The New Nurse

Posted: January 18, 2014 by writingsprint in Drama, Writing
Tags: , , , , , , , , , , ,

old mansion at night

“Old Mansion at Night” by thimic at DeviantArt

Jonathan arrived at the estate in the middle of the night. He waved at the limo driver as he pulled out of the wide turnout in front of the mansion. Gravel skittered away under the wheels. Jonathan could barely see the far side of the curved driveway. Who lived in this place? “Someone who needed a live-in nurse,” he said aloud. And had been willing to hire a someone from abroad for the job.

He knocked on the door. He checked his phone. It said 9:36 p.m. Eastern US time, which meant it was 2:36 a.m. back home. Jonathan had slept on the plane and in the limousine, but he still felt exhausted. He looked to his left –- gardens –- and to his right –- more gardens, and a walking path that led out toward the ocean. Cliffs, judging by the sound of the ocean, and the way the path turned into blackness.

Jonathan remembered that it was the 21st century and rang the doorbell. He heard large, angry dogs barking. Jonathan chuckled. He liked dogs. They always got along with him sooner or later. He hoped these would feel the same way.

Still nothing. Jonathan dialed the number of the estate’s guardian, a Mr. Keyhull. It rang, but no answer.

He heard a buzzing sound. Jonathan looked around. He saw a security camera turn towards him and stop. A red light clicked on, like a cigarette lit below a single unblinking eye. “Good evening, Mr. Miller. Welcome to Newport.”

“Thank you. Mr. Keyhull?”

“That’s correct. I’m afraid the first floor of the house is closed. You’ll need to come around to the back, where I’ll let you in.”

Why couldn’t he meet him out here, in person? Mr. Keyhull had been far more charming in the interview. “Very good.” Jonathan pointed toward the walking path. “This way, then?”

“No, the other way.”

“There’s no path.”

“I don’t want you falling into the ocean. The way’s very clear. You’ll be fine.”
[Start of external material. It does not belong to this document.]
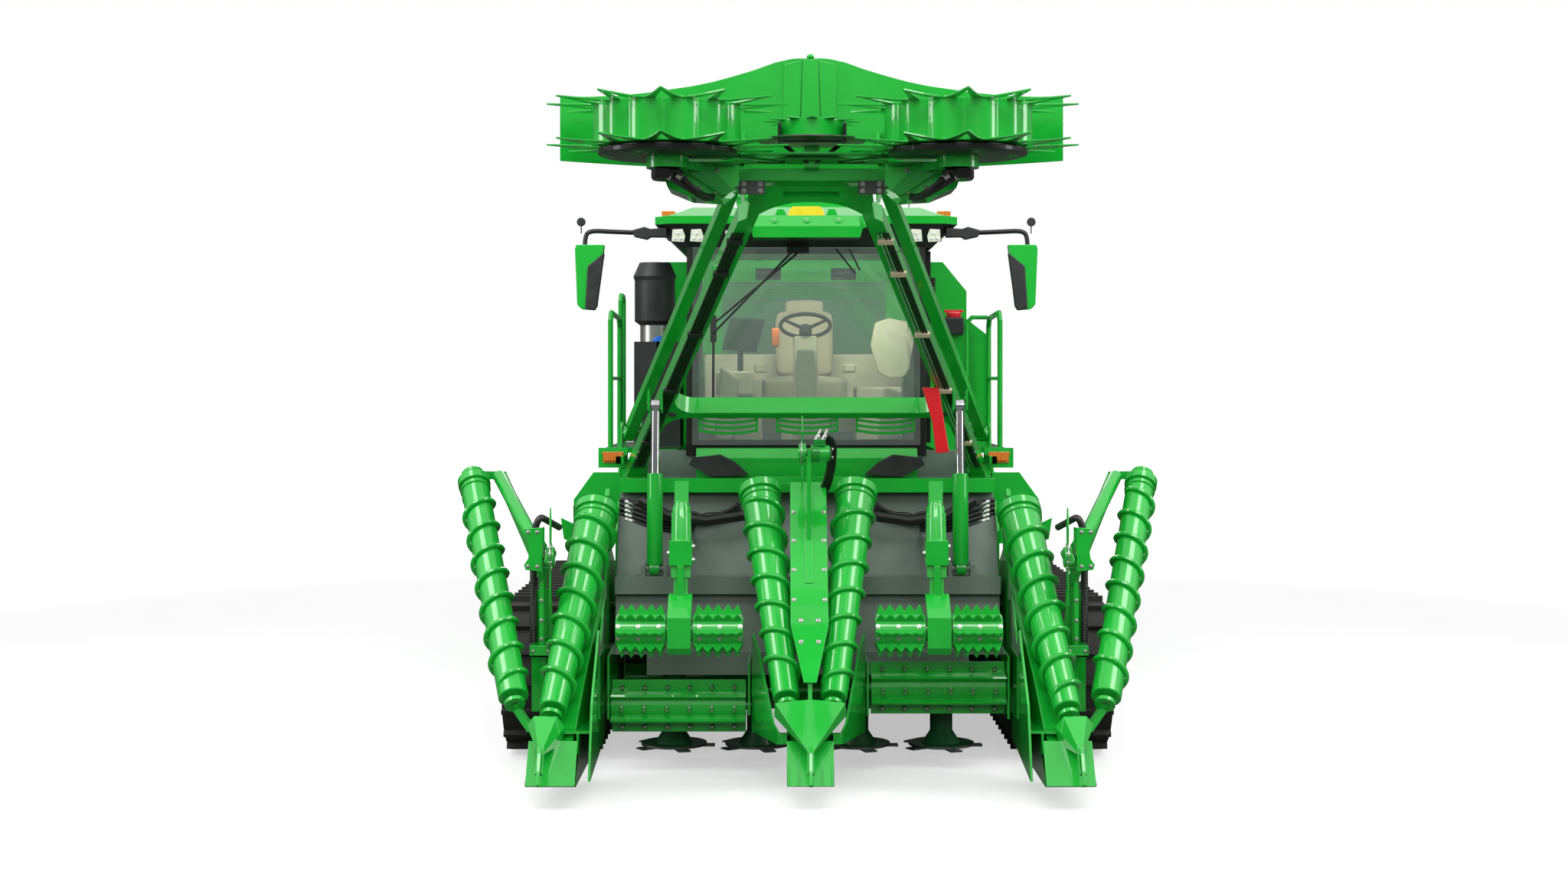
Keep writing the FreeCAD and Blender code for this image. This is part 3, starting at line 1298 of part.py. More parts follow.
for name, values in SCROLLS.items():
    feature(name, scroll_shape(*values))
for name, source in OPPOSITE.items():
    shape = scroll_shape(*SCROLLS[source])
    feature(name, shape.mirror(V(0, 0, 0), X_AXIS))
RIGHT_DIVIDER = divider_right()
mirror_piece(RIGHT_DIVIDER, "divider_left")
divider_centre()


def knife(label, at, radius):
    """An upright knife wheel: hub and four blades on a shaft across the machine."""
    piece = Piece(label, at=at)
    piece.pad("YZ", [circle(0, 0, 60), circle(0, 0, 21)], -22, 44)
    blade = piece.pad("YZ", [[(50, -22), (radius * 0.6, -34), (radius, -8), (radius, 8),
                              (radius * 0.6, 34), (50, 22)]], -4, 8)
    piece.around([blade], 4, "X_Axis")
    return piece.done()


knife("knife_right", (-1526, 900, 1362), 290)
knife("knife_left", (1526, 900, 1362), 290)
knife("knife_centre", (-38, 1130, 1967), 225)


# ---------------------------------------------------------------- crop rollers
def knockdown_roller(label, side):
    """A roller with saw-toothed strips on both sides of its post."""
    piece = Piece(label, at=(D.KnockX * side, D.KnockY, D.KnockZ))
    half = 375
    gap = 80
    teeth = 5
    body = 97.5
    piece.pad("YZ", [circle(0, 0, body)], gap, half - gap)
    piece.pad("YZ", [circle(0, 0, 60)], 0, gap + 1)
    pitch = (half - gap) / teeth
    outline = [(gap, body - 12)]
    for tooth in range(teeth):
        outline.append((gap + pitch * (tooth + 0.5), D.KnockTooth))
        root = body + 22 if tooth < teeth - 1 else body - 12
        outline.append((gap + pitch * (tooth + 1), root))
    strip = piece.pad("XZ", [outline], -6, 12)
    piece.around([strip], 8, "X_Axis")
    piece.mirror()
    return piece.done()


def knockdown_post(label, side):
    """The sliding post that carries a knockdown roller at its middle."""
    piece = Piece(label)
    x = side * float(D.KnockX)
    y = D.KnockY
    z = D.KnockZ
    piece.bar(V(x, float(y) + 130, 1040), V(x, float(y) + 260, 1790), 84, 84)
    piece.pad("YZ", [[(y - 110, z - 90), (y - 80, z - 130), (y + 60, z - 130),
                      (y + 150, z - 40), (y + 205, z + 210), (y + 70, z + 210),
                      (y - 110, z + 90)]], x - 70, 140)
    piece.cut("YZ", [circle(y, z, 66)], x - 80, 160)
    return piece.done()


def finned_roller(label, side, height):
    """A feed roller with bolted fins, on stub shafts."""
    piece = Piece(label, at=(side * 787.5, D.FinY, height))
    half = 407.5
    piece.pad("YZ", [circle(0, 0, 105)], -half, 2 * half)
    piece.pad("YZ", [circle(0, 0, 25)], -half - 32, 2 * half + 64)
    fin = piece.pad("XZ", [box_loop(-half, half, 95, 158)], -8, 16)
    piece.around([fin], 6, "X_Axis")
    return piece.done()


def butt_lifter():
    """The finned roller behind the base cutters."""
    piece = Piece("butt_lifter", at=(0, D.LifterY, 420))
    half = D.WallX - 35
    piece.pad("YZ", [circle(0, 0, 90)], -half, half * 2)
    piece.pad("YZ", [circle(0, 0, 25)], -D.WallX, D.WallX * 2)
    fin = piece.pad("XZ", [box_loop(-half, half, 80, 145)], -8, 16)
    piece.around([fin], 6, "X_Axis")
    return piece.done()


def base_cutter(label, x):
    """A disc with five blades under its leg."""
    piece = Piece(label, at=(x, D.CutterY, D.CutterZ))
    piece.turn("XZ", [(0, 0), (205, 0), (205, 14), (120, 14), (70, 90), (70, 438),
                      (0, 438)], "V_Axis")
    blade = piece.pad("XY", [box_loop(150, 255, -38, 38)], -10, 10)
    piece.around([blade], 5)
    return piece.done()


knockdown_roller("knockdown_roller_left", 1)
knockdown_roller("knockdown_roller_right", -1)
knockdown_post("knockdown_post_left", 1)
knockdown_post("knockdown_post_right", -1)
finned_roller("finned_roller_left", 1, D.FinLeft)
finned_roller("finned_roller_right", -1, D.FinRight)
butt_lifter()
for word, x in (("left_outer", 835), ("left_inner", 310),
                ("right_inner", -310), ("right_outer", -835)):
    base_cutter(f"base_cutter_{word}", x)


# ---------------------------------------------------------------- extractor and elevator
def extractor_hood():
    """Turning hood on the extractor tower, open towards the rear."""
    piece = Piece("extractor_hood", at=(0, D.TowerY, D.TowerTop + 6))
    wide = D.TowerRadius + 30
    skin = 15
    piece.turn("XZ", [(0, 0), (wide, 0), (wide, 260), (500, 880), (0, 880)], "V_Axis")
    piece.pad("YZ", [[(0, 294), (900, 44), (1050, 494), (650, 874), (0, 880)]], -560, 1120)
    piece.turn("XZ", [(0, -1), (wide - skin, -1), (wide - skin, 256), (485, 864),
                      (0, 864)], "V_Axis", hollow=True)
    piece.cut("YZ", [[(0, 314), (1150, -2), (1150, 424), (644, 856), (0, 864)]], -545, 1090)
    return piece.done()


def fan(label, at, radius, lean=0):
    """A fan: hub and four twisted blades."""
    piece = Piece(label, at=at, lean=lean)
    piece.pad("XY", [circle(0, 0, 110)], 0, 90)
    pitch = FreeCAD.Placement(V(0, 0, 40), FreeCAD.Rotation(X_AXIS, 28))
    blade = piece.pad("XY", [box_loop(90, radius, -70, 70)], 0, 10, pitch)
    piece.around([blade], 4)
    return piece.done()


SLEW = (0, D.SlewY, D.SlewZ)
FOOT_Y = D.SlewY + 480
FOOT_Z = D.SlewZ + 430
RISE = 31


def elevator_turntable():
    """The slewing ring and the ears that carry the elevator."""
    piece = Piece("elevator_turntable", at=SLEW)
    half = D.ElevatorHalf
    piece.pad("XY", [circle(0, 0, 520), circle(0, 0, 380)], 0, 60)
    piece.pad("YZ", [[(100, 0), (500, 0), (580, 470), (480, 530), (400, 480)]],
              half + 35, 20)
    piece.cut("YZ", [circle(480, 430, 46)], half + 30, 30)
    piece.mirror()
    return piece.done()


def on_elevator(along, lift):
    """A point given along and above the elevator, as a place in the datum."""
    angle = math.radians(RISE)
    return (0, FOOT_Y + along * math.cos(angle) - lift * math.sin(angle),
            FOOT_Z + along * math.sin(angle) + lift * math.cos(angle))


def elevator_frame():
    """Side walls, floor and cross tubes of the elevator, drawn level and then raised."""
    piece = Piece("elevator_frame", at=(0, FOOT_Y, FOOT_Z), lean=RISE)
    length = D.ElevatorLength
    half = D.ElevatorHalf
    piece.pad("YZ", [[(-700, 110), (-700, 250), (0, 330), (length, 330),
                      (length + 150, 100), (length, -150), (60, -150), (-640, 80)]], half - 6, 12)
    piece.pad("YZ", [box_loop(-600, length - 120, 85, 97)], 0, half)
    piece.pad("YZ", [circle(0, 0, 45)], half, 54)
    tube = piece.pad("YZ", [circle(200, -110, 30)], 0, half)
    piece.along([tube], "Y_Axis", length - 500, 6)
    piece.mirror()
    return piece.done()


def elevator_chain():
    """The slatted conveyor on the elevator's floor."""
    piece = Piece("elevator_chain", at=(0, FOOT_Y, FOOT_Z), lean=RISE)
    length = D.ElevatorLength
    half = D.ElevatorHalf - 18
    piece.pad("YZ", [box_loop(-640, length - 160, 99, 125)], half - 55, 30)
    slat = piece.pad("YZ", [box_loop(-560, -548, 104, 190)], 0, half)
    piece.along([slat], "Y_Axis", length - 300, 16)
    piece.mirror()
    return piece.done()


def bin_flap():
    """The flap that steers billets off the elevator's head."""
    piece = Piece("bin_flap", at=on_elevator(D.ElevatorLength + 178, 120), lean=RISE)
    half = D.ElevatorHalf - 10
    piece.pad("YZ", [[(-8, 0), (7, 0), (152, -550), (137, -550)]], -half, half * 2)
    piece.pad("YZ", [circle(0, 0, 16)], -half, half * 2)
    return piece.done()


def secondary_hood():
    """The small extractor hood on the elevator's head."""
    piece = Piece("secondary_hood", at=on_elevator(D.ElevatorLength - 300, 345), lean=RISE)
    piece.turn("XZ", [(390, 0), (400, 0), (400, 300), (280, 600), (270, 600), (390, 299)],
               "V_Axis")
    return piece.done()


extractor_hood()
fan("extractor_fan", (0, D.TowerY, 2700), 700)
elevator_turntable()
elevator_frame()
elevator_chain()
bin_flap()
secondary_hood()
fan("secondary_fan", on_elevator(D.ElevatorLength - 300, 465), 370, RISE)


# ---------------------------------------------------------------- checks and export
doc.recompute()
for obj in doc.Objects:
    for state in ("Invalid", "Error"):
        if state in obj.State:
            raise RuntimeError(f"{obj.Label} is {state}")
labels = [obj.Label for obj in SUBPARTS]
if len(set(labels)) != len(labels):
    raise RuntimeError("two sub-parts share a name")
for obj in SUBPARTS:
    if obj.Shape.isNull() or not obj.Shape.isValid() or not obj.Shape.Solids:
        raise RuntimeError(f"{obj.Label} has no valid solid")
os.makedirs("parts", exist_ok=True)
whole = FreeCAD.BoundBox()
for obj in SUBPARTS:
    obj.Shape.exportStep(f"parts/{obj.Label}.step")
    whole.add(obj.Shape.BoundBox)
    print(f"{obj.Label:24s} solids {len(obj.Shape.Solids):3d} "
          f"volume {obj.Shape.Volume / 1e9:8.4f} m3")
print("box", whole)
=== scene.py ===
# %% [markdown]
# # A tracked two-row cane harvester
# The solids of the machine come in as a fixed frame, in metres: X to the
# machine's left, Y backwards and Z up. Everything below gives those solids
# their finishes and adds the small things that a solid model leaves out, such
# as bolts, lamps, hoses and seams. The frame is loaded first, because every
# place in this lesson is read from it.

# %% Load the frame
import json
import math
import random

import bmesh
import bpy
from mathutils import Matrix, Vector


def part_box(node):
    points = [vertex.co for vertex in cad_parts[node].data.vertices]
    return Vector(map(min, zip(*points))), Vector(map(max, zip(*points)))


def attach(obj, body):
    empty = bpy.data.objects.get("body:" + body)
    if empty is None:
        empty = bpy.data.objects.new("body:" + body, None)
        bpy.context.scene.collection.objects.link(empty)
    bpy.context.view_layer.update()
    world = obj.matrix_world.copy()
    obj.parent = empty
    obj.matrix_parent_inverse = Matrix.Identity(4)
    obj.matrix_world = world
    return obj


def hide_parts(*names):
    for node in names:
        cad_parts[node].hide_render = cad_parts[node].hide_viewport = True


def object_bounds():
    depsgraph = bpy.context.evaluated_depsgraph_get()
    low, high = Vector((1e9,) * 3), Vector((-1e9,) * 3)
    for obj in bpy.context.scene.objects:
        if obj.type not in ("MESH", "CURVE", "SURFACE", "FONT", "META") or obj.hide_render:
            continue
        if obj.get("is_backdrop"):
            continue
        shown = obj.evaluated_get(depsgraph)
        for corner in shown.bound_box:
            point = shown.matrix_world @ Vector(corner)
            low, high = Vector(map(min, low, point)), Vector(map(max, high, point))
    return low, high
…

The red light clicked off before Jonathan could protest. What the hell?

Jonathan hefted his backpack and duffel bag. He started walking. His joints ached. Jonathan imagined which muscles hurt, which tendons were overstretched, and what kinds of work he could do to help himself feel better.

The garden had a decorative path that was meant for appearance, not for actually walking. Jonathan tripped over a sprinkler head and nearly fell into a forest of sunflowers. Their brilliant yellow cheer smiled at him in bitter irony. Jonathan was tired, the night was gray, his host was being a douchebag, and he was over three thousand miles from a pint of beer and his friends. He remembered that his phone had a flashlight app. His phone was low on juice but it was better than nothing, so he turned it on and kept walking.

He came around the side of the house. A man in a wheelchair sat waiting for him by a utilitarian-looking door, maybe a maintenance entrance. Mr. Keyhull had bushy, steel-gray hair and sharp eyebrows, with deep lines in his forehead and a deep, stony voice. He had a blanket over his knees.

“There! Well done, and welcome.” They shook hands. Mr. Keyhull’s hand was cold, his grip firm. “It’s good to finally meet you in person. You’ll forgive me for not standing up. My knee is acting up and I frankly didn’t feel like walking.”

“We’ll see what we can do about that,” Jonathan said brightly.

“The hell with that. You’re here to help me with physical therapy, not fix every ache as they come up.”

Mr. Keyhull turned away and rolled into the house. Jonathan waited to sigh until Mr. Keyhull was across the threshold, and out of earshot. Oh, joy.